Proposer des contenus meilleurs et originaux
 
Sortir du guêpier est devenu, partout, un défi permanent pour éviter la disparition. Pour Omar Belhouchet, la bataille du contenu et de l’indépendance reste déterminante. «Comme les autorités ont décidé de nous punir en interdisant qu’on nous donne de la publicité, nous sommes contraints à faire de la résistance.» Cela se traduit par des options fortes : une ligne éditoriale sans concessions, des enquêtes approfondies, des efforts soutenus dans le marketing… De marketing, il en est également question avec L’Orient le Jour au Liban.
 
«L’éditorial ne peut travailler seul. Il faut l’accompagner d’une campagne marketing adaptée et puissante», souligne Emilie Sueur. «Cela nous a permis de gagner 4% d’abonnés lors d’une campagne sur le dossier de la surconsommation de plastique.» Les dossiers, c’est l’une des solutions privilégiées par la corédactrice en chef du journal.

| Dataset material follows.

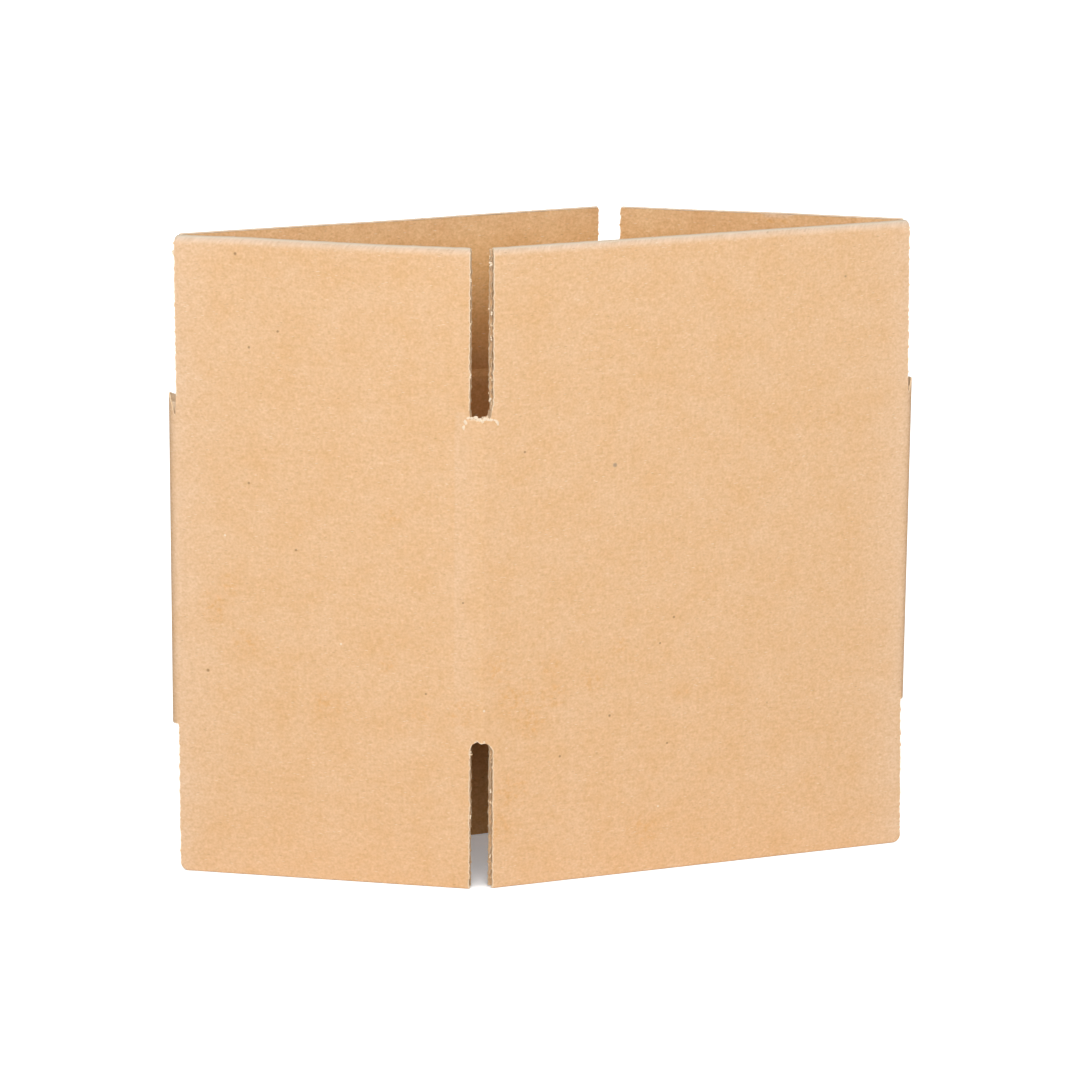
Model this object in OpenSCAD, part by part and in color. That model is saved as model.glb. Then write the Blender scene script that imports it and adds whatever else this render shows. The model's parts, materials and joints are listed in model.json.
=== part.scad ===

Comme la défense de l’environnement.
 
«Nous sommes un journal de niches, ce qui nous pousse à nous concentrer sur des sujets où nous pouvons apporter de l’éclairage», renseigne Emilie Sueur. Ce qu’Omar Belhouchet accepte. «Nous essayons de ne pas reproduire les faits déjà présents sur le net. Nous leur donnons du sens…L’Algérie a besoin de contre-pouvoir…pour dire non au quatrième mandat et non au cinquième mandat.»
 
Aux yeux de Taïeb Zahar, «quand on ne peut payer des salaires décents aux journalistes à cause d’entreprises agonisantes, il faut arrêter de se mentir et reconnaître qu’il n’y a pas de liberté de presse en Tunisie.»